En ese momento, el golpe de realidad, paradójicamente, permitirá hacernos preguntas, por fuera del control de "los controladores".
¿Cuál fue el delito que ensañó a sus perseguidores hasta cercarlo como en una cacería? Definitivamente no es el delito por el cual lo procesan. Si esa misma vara se utilizara para medir a varios de sus antecesores y sucesores o nada les habría pasado o conformarían todos un club de procesados. Y si hacemos la comparación con el buen trato dado a quiénes cometieron delitos de lesa humanidad, el juicio se cae estrepitosamente.

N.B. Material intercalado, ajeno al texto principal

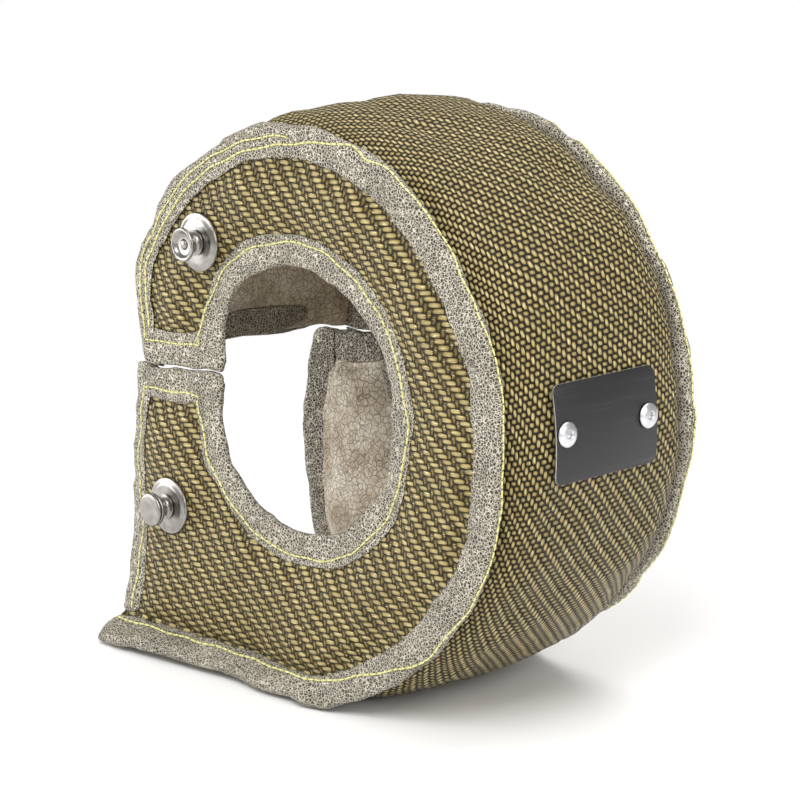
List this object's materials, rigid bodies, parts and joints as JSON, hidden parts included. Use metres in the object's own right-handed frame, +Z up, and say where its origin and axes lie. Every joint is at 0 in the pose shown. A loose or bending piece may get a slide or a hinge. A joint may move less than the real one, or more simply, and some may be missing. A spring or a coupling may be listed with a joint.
{
  "type": "turbo heat blanket",
  "caption": "Padded heat blanket for a turbine housing: a wide band between round faces with a hole and a slit, an open mouth, taped edges, lacing anchors and a bare plate.",
  "frame": {"origin": "on the flat spot the blanket stands on, straight below the axis of the ring, at mid-width", "axes": "+Y along the ring's axis from the face with the anchors to the plain one, +Z up, -X towards the slit and the open mouth"},
  "size_m": [0.2169, 0.1312, 0.2191],
  "materials": {
    "cloth": "woven mineral cloth, dull sheen",
    "insulation": "matted fibre, fully matt",
    "lining": "crinkled wire mesh cloth, dull",
    "tape": "knitted wire tape, dull",
    "steel": "brushed",
    "plate": "black, satin",
    "aluminium": "satin"
  },
  "bodies": {
    "root": {"front_outer_cloth": "cloth", "front_insulation": "insulation", "front_lining": "lining", "front_seam_binding": "tape", "front_hole_binding": "tape", "front_mouth_binding": "tape", "rear_outer_cloth": "cloth", "rear_insulation": "insulation", "rear_lining": "lining", "rear_seam_binding": "tape", "rear_hole_binding": "tape", "rear_mouth_binding": "tape", "band_outer_cloth": "cloth", "band_insulation": "insulation", "band_lining": "lining", "band_upper_binding": "tape", "band_tail_binding": "tape", "upper_anchor_washer": "steel", "upper_anchor_spool": "steel", "upper_anchor_pin": "steel", "lower_anchor_washer": "steel", "lower_anchor_spool": "steel", "lower_anchor_pin": "steel", "lower_anchor_cap": "steel", "name_plate": "plate", "plate_rivet_front": "aluminium", "rivet_washer_front": "aluminium", "plate_rivet_rear": "aluminium", "rivet_washer_rear": "aluminium"}
  },
  "joints": []
}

¿Entonces cuál fue su delito? Desafió un sistema tácito, preestablecido, de sucesión presidencial y de concentración del poder político en unos pocos. ¿Qué lo llevó a desafiarlo? Una aguda inteligencia emocional que le permite conectarse personalmente con sus electores en la plaza pública. Allí encuentra la aceptación que le da pleno sentido a su vida.
Desafió también el poder de los grandes medios y construyó su propia red de comunicaciones, sumando medios pequeños a punta de buen trato. Porque Uribe, contrario al imaginario, es muy fácil de cerca, se conecta rápidamente con el interlocutor y es posible percibir hasta su vulnerabilidad. Él lo sabe, por eso se hace acompañar siempre de un lazarillo, de turno, que varía según sus inseguridades, reales o imaginarias y que puede terminar decidiendo por él.

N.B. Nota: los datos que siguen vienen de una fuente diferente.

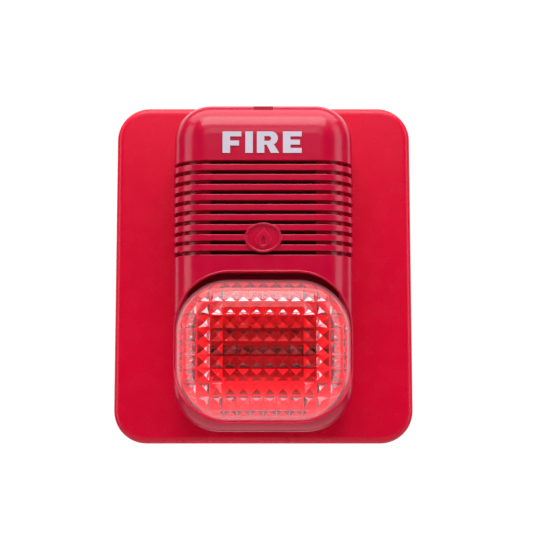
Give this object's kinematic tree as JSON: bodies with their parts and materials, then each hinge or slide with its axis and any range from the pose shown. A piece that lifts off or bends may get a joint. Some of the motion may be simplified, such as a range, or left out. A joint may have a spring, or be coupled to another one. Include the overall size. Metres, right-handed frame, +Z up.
{
  "type": "horn strobe",
  "caption": "Wall-mounted fire alarm horn strobe: square plate, louvred sounder hood and domed prismatic lens.",
  "frame": {"origin": "centre of the wall screw slots, on the back face of the mounting plate", "axes": "+Y into the wall, so the front faces -Y; +Z up; +X to the right seen from the front"},
  "size_m": [0.125, 0.05, 0.1425],
  "materials": {
    "plate_red": "satin moulded",
    "housing_red": "satin moulded",
    "lens_clear": "clear prismatic",
    "gasket_black": "matt",
    "screw_steel": "zinc plated",
    "reflector_red": "glossy",
    "tube_glass": "clear",
    "electrode_metal": "plain",
    "mesh_black": "woven",
    "cup_black": "matt",
    "piezo_brass": "plain",
    "ceramic_white": "silvered ceramic",
    "board_green": "solder mask",
    "capacitor_sleeve": "sleeve",
    "ferrite_black": "ferrite",
    "coil_copper": "enamelled copper",
    "chip_black": "epoxy",
    "contact_brass": "plated",
    "switch_blue": "matt",
    "lever_white": "matt",
    "cover_white": "fine texture",
    "latch_white": "acetal",
    "spring_steel": "plain",
    "terminal_green": "matt"
  },
  "bodies": {
    "base": {"mounting_plate": "plate_red", "latch_pin": "screw_steel", "latch_spring": "spring_steel", "terminal_block": "terminal_green", "terminal_clamps": "contact_brass", "terminal_screws": "screw_steel", "base_contacts": "contact_brass"},
    "head": {"horn_housing": "housing_red", "lens": "lens_clear", "lens_gasket": "gasket_black", "lens_screws": "screw_steel", "reflector": "reflector_red", "flash_tube": "tube_glass", "tube_electrodes": "electrode_metal", "acoustic_mesh": "mesh_black", "sounder_cup": "cup_black", "piezo_plate": "piezo_brass", "piezo_ceramic": "ceramic_white", "sounder_ring": "cup_black", "circuit_board": "board_green", "flash_capacitor": "capacitor_sleeve", "step_up_transformer": "ferrite_black", "choke": "ferrite_black", "trigger_coil": "coil_copper", "power_transistors": "chip_black", "microcontroller": "chip_black", "rectifier_diodes": "chip_black", "contact_studs": "contact_brass", "selector_switch": "switch_blue", "rear_cover": "cover_white", "cover_screws": "screw_steel"},
    "latch": {"release_latch": "latch_white"},
    "lever_1": {"selector_lever_1": "lever_white"},
    "lever_2": {"selector_lever_2": "lever_white"},
    "lever_3": {"selector_lever_3": "lever_white"},
    "lever_4": {"selector_lever_4": "lever_white"}
  },
  "joints": [
    {"name": "head_tilt", "type": "hinge", "parent": "base", "child": "head", "pos_m": [0, -0.012, -0.0644], "axis": [1, 0, 0], "range_deg": [0, 25]},
    {"name": "latch_press", "type": "hinge", "parent": "base", "child": "latch", "pos_m": [0, -0.013, 0.0555], "axis": [1, 0, 0], "range_deg": [0, 8], "stiffness_Nm_per_rad": 0.1, "deforming": ["latch_spring"]},
    {"name": "lever_1_slide", "type": "slide", "parent": "head", "child": "lever_1", "axis": [0, 0, 1], "range_m": [0, 0.0014]},
    {"name": "lever_2_slide", "type": "slide", "parent": "head", "child": "lever_2", "axis": [0, 0, 1], "range_m": [0, 0.0014]},
    {"name": "lever_3_slide", "type": "slide", "parent": "head", "child": "lever_3", "axis": [0, 0, 1], "range_m": [0, 0.0014]},
    {"name": "lever_4_slide", "type": "slide", "parent": "head", "child": "lever_4", "axis": [0, 0, 1], "range_m": [0, 0.0014]}
  ]
}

Su personalidad produce una especie de contagio emocional entre sus seguidores. Contagio positivo cuando empoderó a Colombia para que dejara de temer a la guerrilla y logró colonizar un espacio mental de seguridad en cada uno. Y contagio negativo cuando al usar expresiones como “le doy en la cara marica” u otras decisiones de corte autoritario, propias de su personalidad primaria, empoderó también a muchos inseguros con fuerzas para cometer excesos.

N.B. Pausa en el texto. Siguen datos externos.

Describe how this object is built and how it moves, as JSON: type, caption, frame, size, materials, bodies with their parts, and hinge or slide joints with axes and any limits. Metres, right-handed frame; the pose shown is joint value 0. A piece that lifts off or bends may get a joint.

Al reivindicar su condición de “campesino”, amante de su tierra, de los caballos y de lo autóctono, contagió un “amor por la patria” desde abajo y derrumbó la tendencia extranjerizante, propia de las élites. Los conceptos de patria, bandera y escudo nos generaron identidad. Pero, pese a su aparente seguridad en sí mismo, nunca se sintió seguro en Bogotá. Tal vez por eso creyó legitimarse rodeándose de “Santos”. El resto de la historia ya la conoce el país.
Hoy vale la pena preguntarnos: ¿Cual sería la historia si Uribe no hubiera llegado al poder?